## START MATERIAL

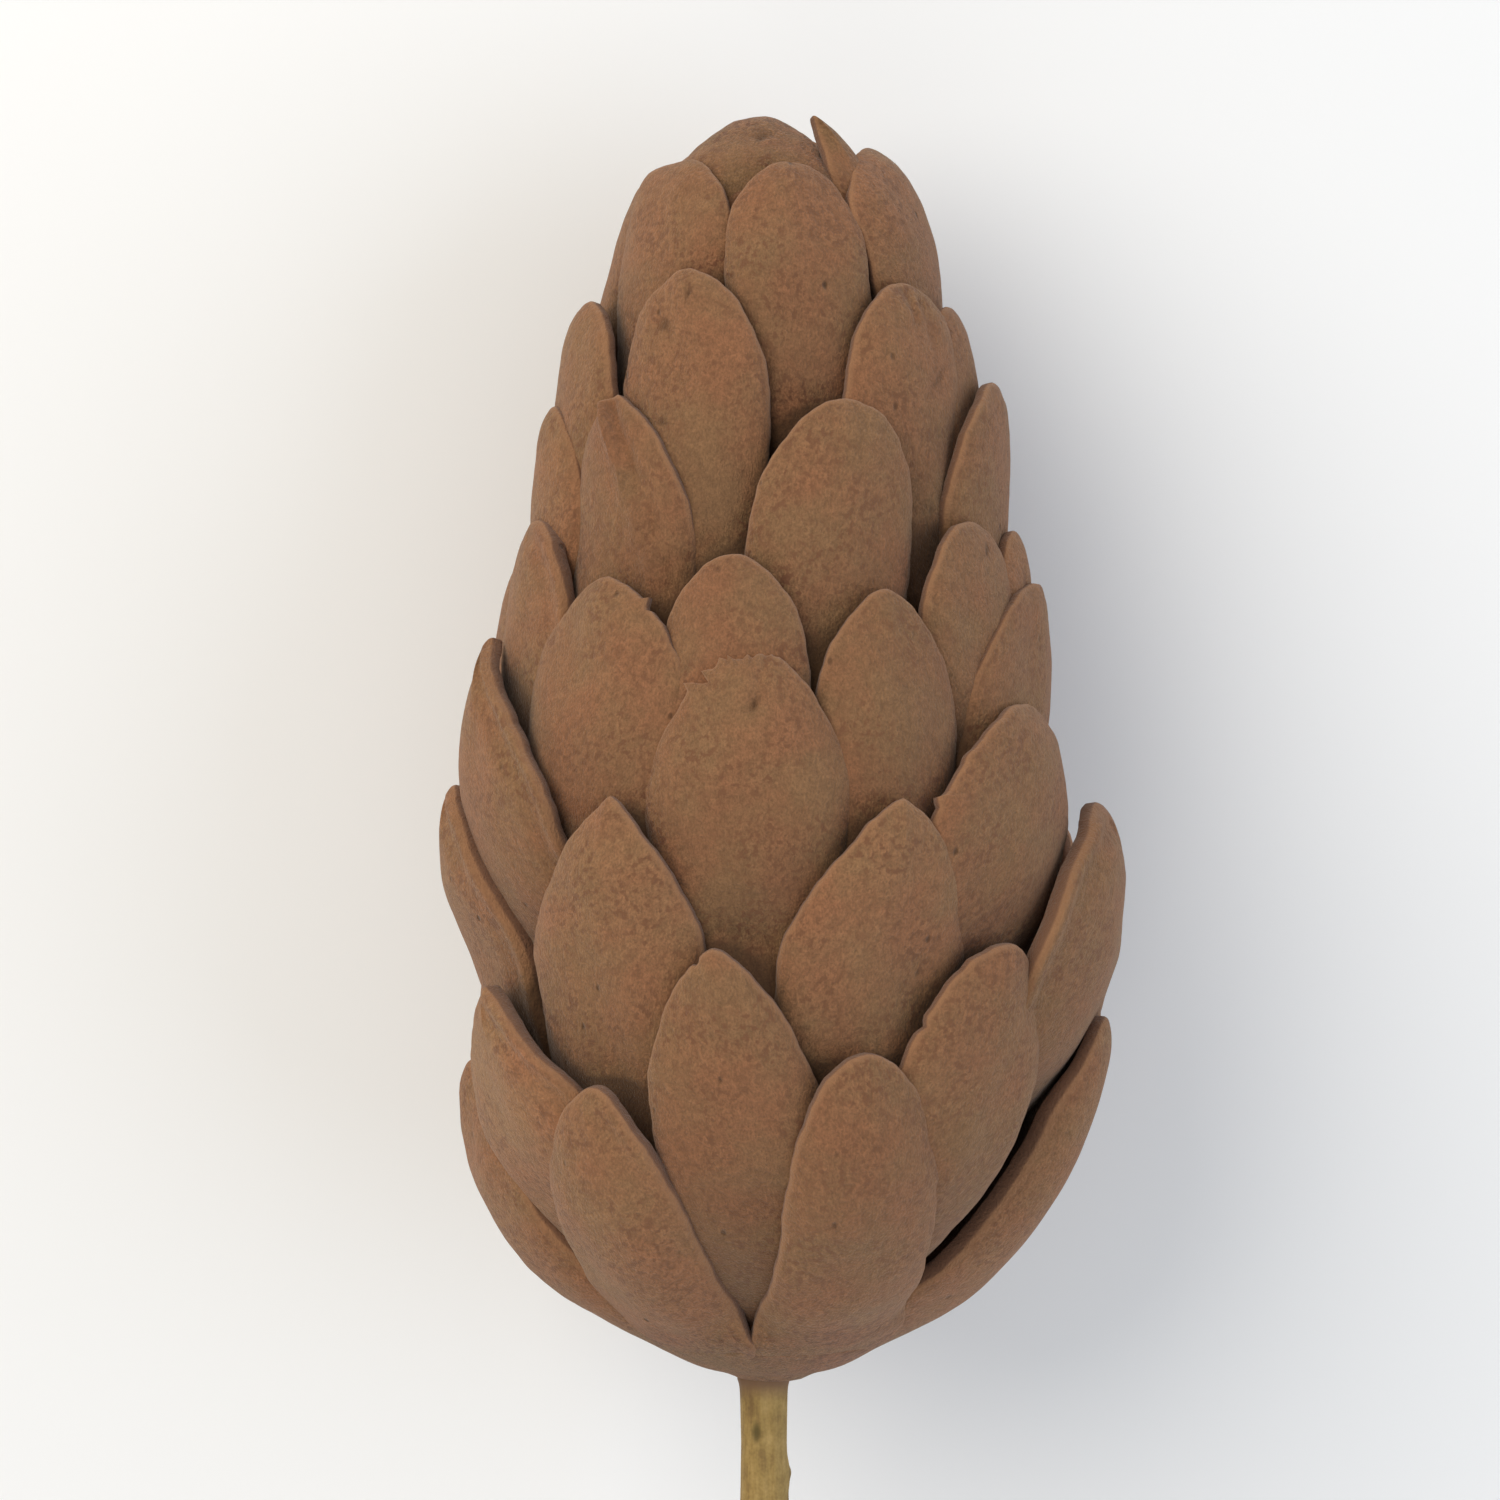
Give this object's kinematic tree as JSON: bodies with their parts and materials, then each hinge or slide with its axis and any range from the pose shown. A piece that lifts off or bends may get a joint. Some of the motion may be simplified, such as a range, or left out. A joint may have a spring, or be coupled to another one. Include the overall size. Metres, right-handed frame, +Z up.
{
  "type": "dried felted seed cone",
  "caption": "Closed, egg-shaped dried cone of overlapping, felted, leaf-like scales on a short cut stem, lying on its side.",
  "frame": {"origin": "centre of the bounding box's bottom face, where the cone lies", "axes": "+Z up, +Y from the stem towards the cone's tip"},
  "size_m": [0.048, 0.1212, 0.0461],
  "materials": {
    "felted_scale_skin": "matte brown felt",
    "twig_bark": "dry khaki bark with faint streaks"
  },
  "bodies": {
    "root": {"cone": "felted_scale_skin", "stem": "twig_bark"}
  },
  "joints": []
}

## END MATERIAL

→ WHAT TO PRODUCE
Repeat the material from above exactly, word for word.

→ CORRECT RESPONSE
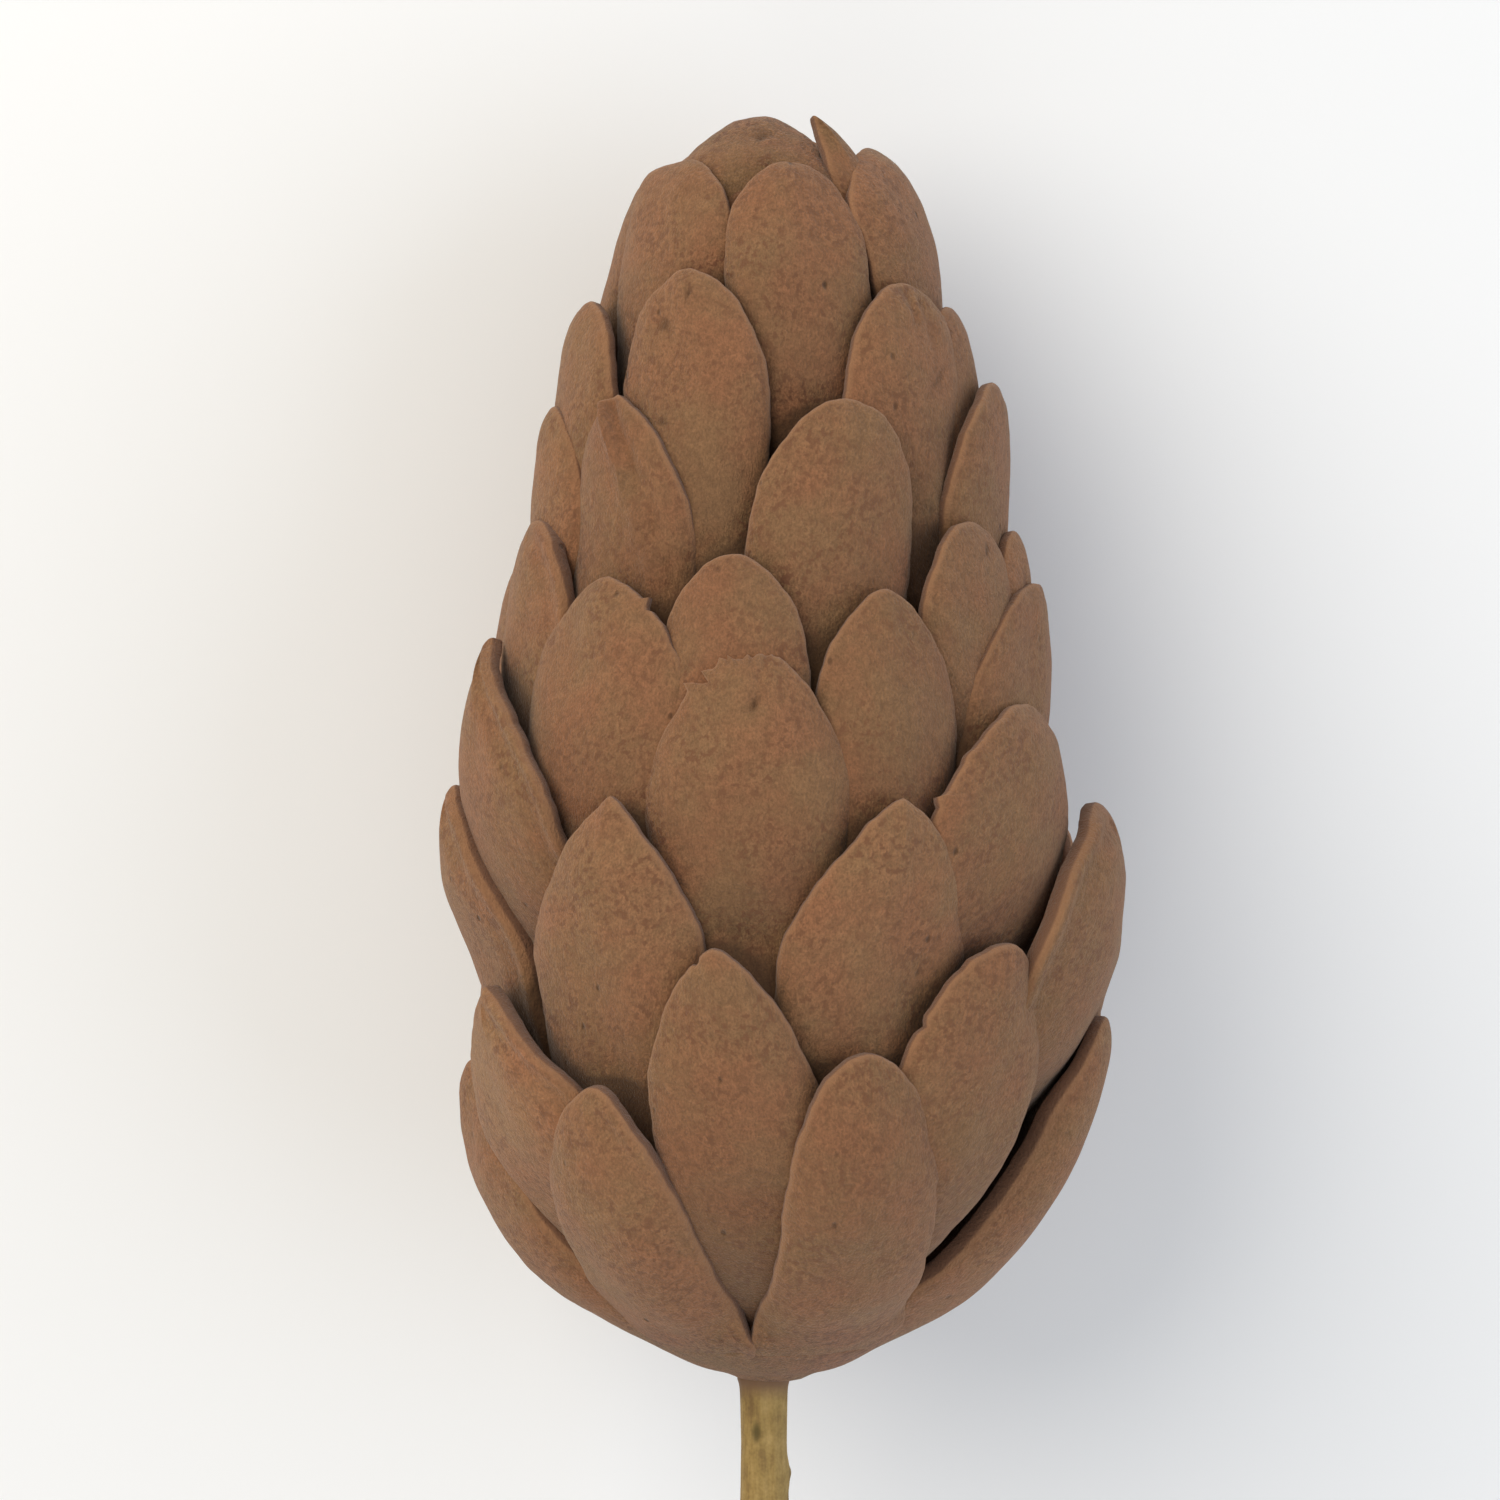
Give this object's kinematic tree as JSON: bodies with their parts and materials, then each hinge or slide with its axis and any range from the pose shown. A piece that lifts off or bends may get a joint. Some of the motion may be simplified, such as a range, or left out. A joint may have a spring, or be coupled to another one. Include the overall size. Metres, right-handed frame, +Z up.
{
  "type": "dried felted seed cone",
  "caption": "Closed, egg-shaped dried cone of overlapping, felted, leaf-like scales on a short cut stem, lying on its side.",
  "frame": {"origin": "centre of the bounding box's bottom face, where the cone lies", "axes": "+Z up, +Y from the stem towards the cone's tip"},
  "size_m": [0.048, 0.1212, 0.0461],
  "materials": {
    "felted_scale_skin": "matte brown felt",
    "twig_bark": "dry khaki bark with faint streaks"
  },
  "bodies": {
    "root": {"cone": "felted_scale_skin", "stem": "twig_bark"}
  },
  "joints": []
}